Closer to home we have continuing austerity being enforced in Britain, something that some people claim was responsible for the summer riots in England, but then there's been so much analysis, often contradictory, that it's impossible to really get any clear picture of why so many people indulged in so much mindless violence. My own theory is that it was at least partially to do with frustration at lives that people appear to have increasingly less control over, boiling over into violence and then looting as an opportunistic afterthought.
In Scotland, we are somewhat sheltered from the worst of the coalition cuts by our own Parliament. 2011 saw the election of the fourth Scottish Parliament since it was brought into being, and the first in which I voted other than Liberal Democrat. I was, and remain, angry at the Lib Dems for their apparent inability to rein in the excesses of the Tories and so looked at voting tactically for the first time. I still have no faith in the Labour party, who worry me as an unhealthy cross of moving to the right economically while still having worryingly centrist 'nanny state' tendencies. This led me to cast my constituency vote for the Scottish National Party for the first time. This isn't because I support Scottish independence, I don't, but the SNP is also a centre-left political party in both social and economic issues. I was fairly impressed with their track record as a minority government under constant pressure from the combined Unionist opposition and, despite this, they did actually fulfil a fairly decent number of their election pledges so I was willing to give them my vote this time round. And I wasn't alone.
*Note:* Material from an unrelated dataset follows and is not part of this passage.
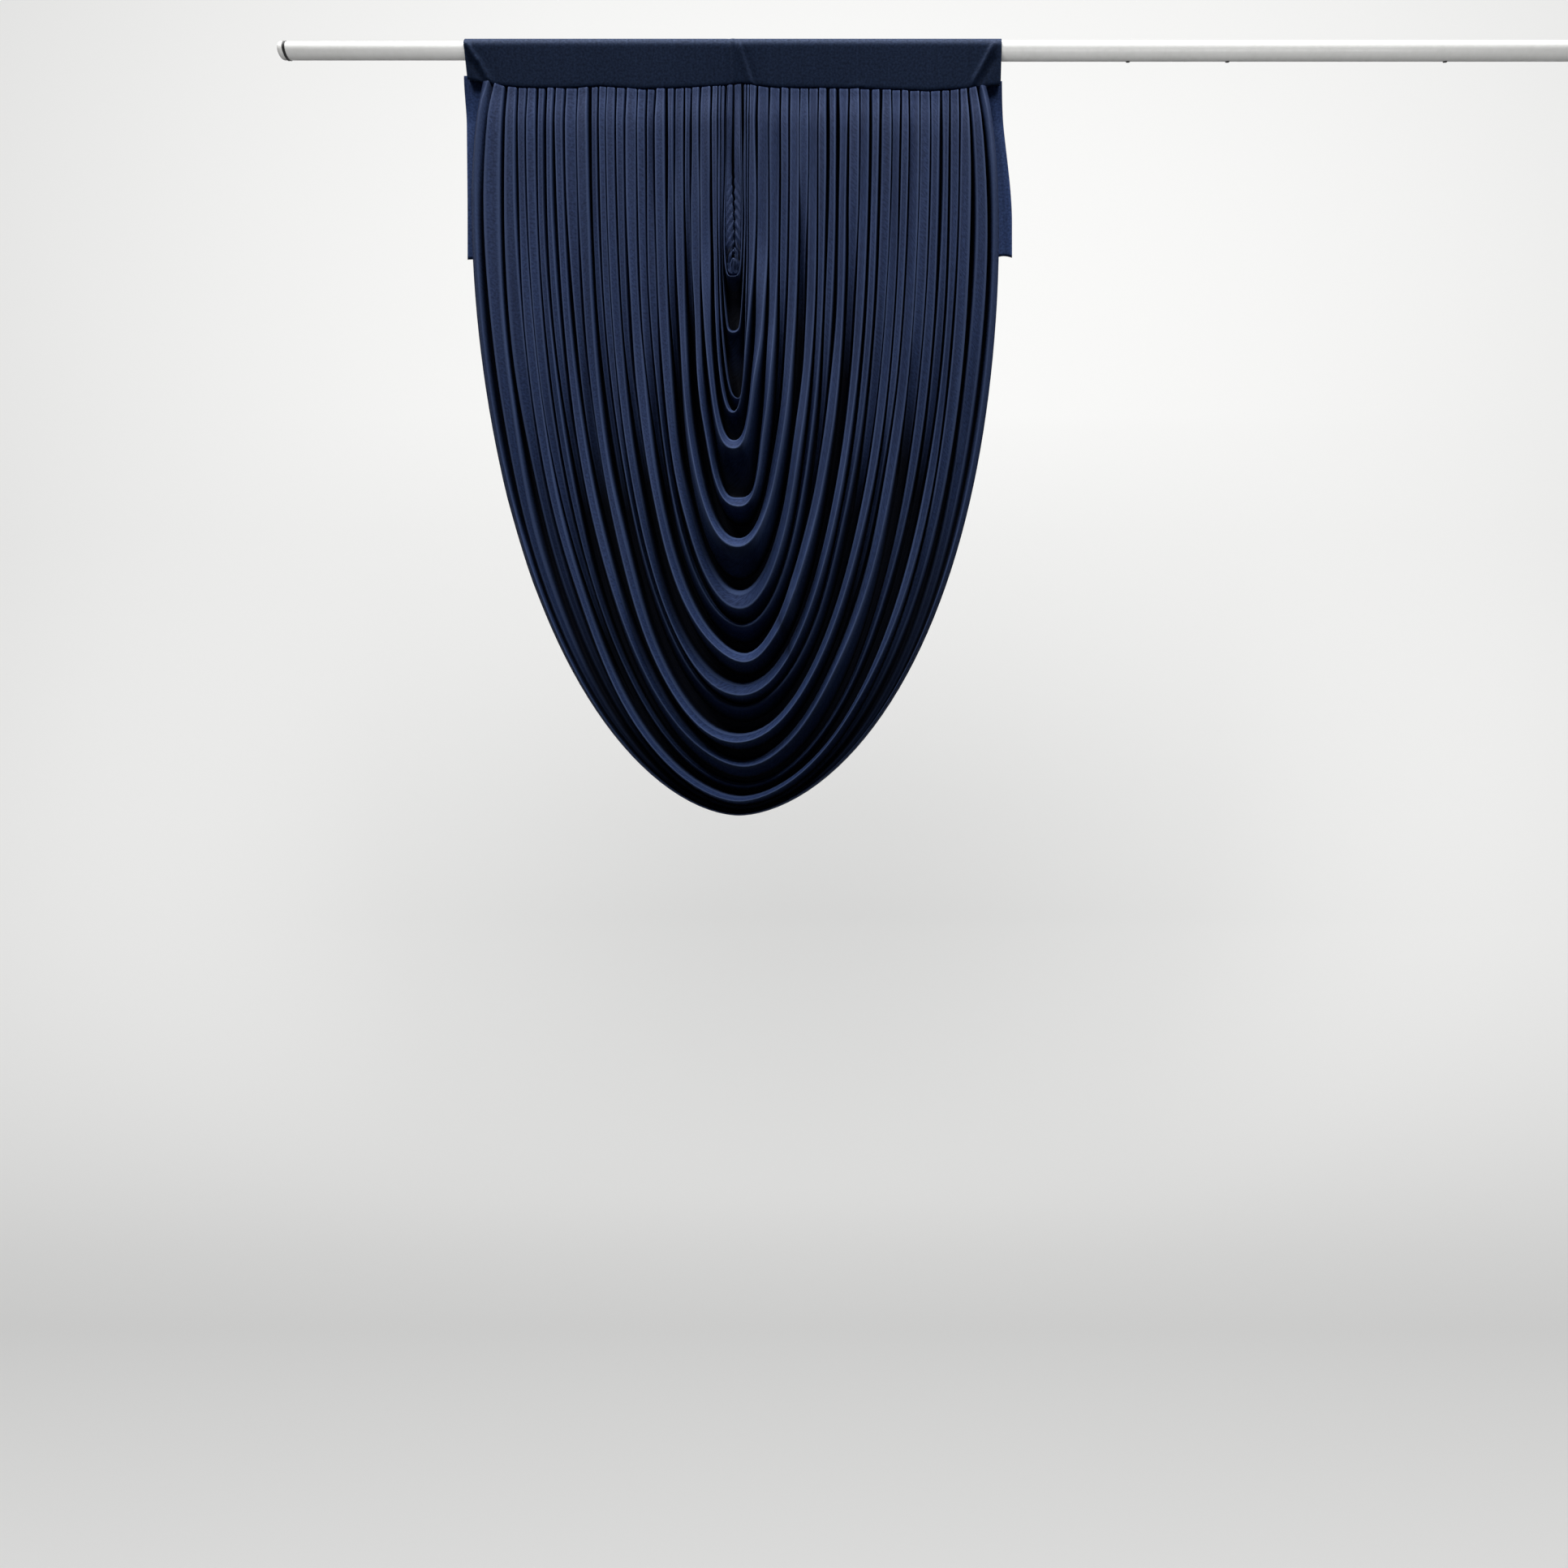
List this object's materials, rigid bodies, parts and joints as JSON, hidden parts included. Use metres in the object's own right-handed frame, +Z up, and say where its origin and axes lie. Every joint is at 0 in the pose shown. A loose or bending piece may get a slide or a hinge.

Despite a system designed to make single-party government very difficult, the SNP swept the board and formed a majority government, with the additional benefit of myself being represented in Parliament by someone I voted for for the first time.
Narrowing the stage still further, it's been a mixed year for me. This time last year, I was worried about my job. As it turns out, the generous voluntary severance scheme at work was over-subscribed and my section's targets were easily met, in fact possibly too much so, with many of us worrying that too many people have been let go for us to continue to do our jobs effectively. One of those to go was my head of department, who will be missed. He had a sound political as well as technical head on his shoulders and I never really appreciated just how much he protected us until he went. I'll also remember him fondly since it was he who took me on as a more or less unknown quantity after my previous department closed down.
In family news, I saw my only sister get married to a man I have regarded as a close friend for over a decade. The stress of managing family around the wedding was, in the end, worth it to see my sister and new jija so happy. However, less than a month after that, my grandmother died. She had been ill for some time, so it wasn't unexpected, but it was still difficult. I only really knew one set of my grandparents and she was part of my upbringing, and also the first really close relative to me who has died (both my other grandparents lived in India and I never really knew them). As a final stroke, the tail end of this year has also seen a very old friend of the family, someone I regarded as a third grandmother, also finally pass away after a long illness.
2011 has been one hell of a year and I'll not be sorry to see the back of it. I haven't even mentioned the death of long-term bogeyman Osama bin Laden, the phone-hacking scandal that's engulfed the British media, the Norwegian shootings, the farce of the AV referendum, the Royal wedding, the end of US operations in Iraq, Liam Fox and his "friend" or David Cameron's "veto" of a European treaty, but so much of what I have talked about has been negative to make this year one to remember, but preferably from a distance.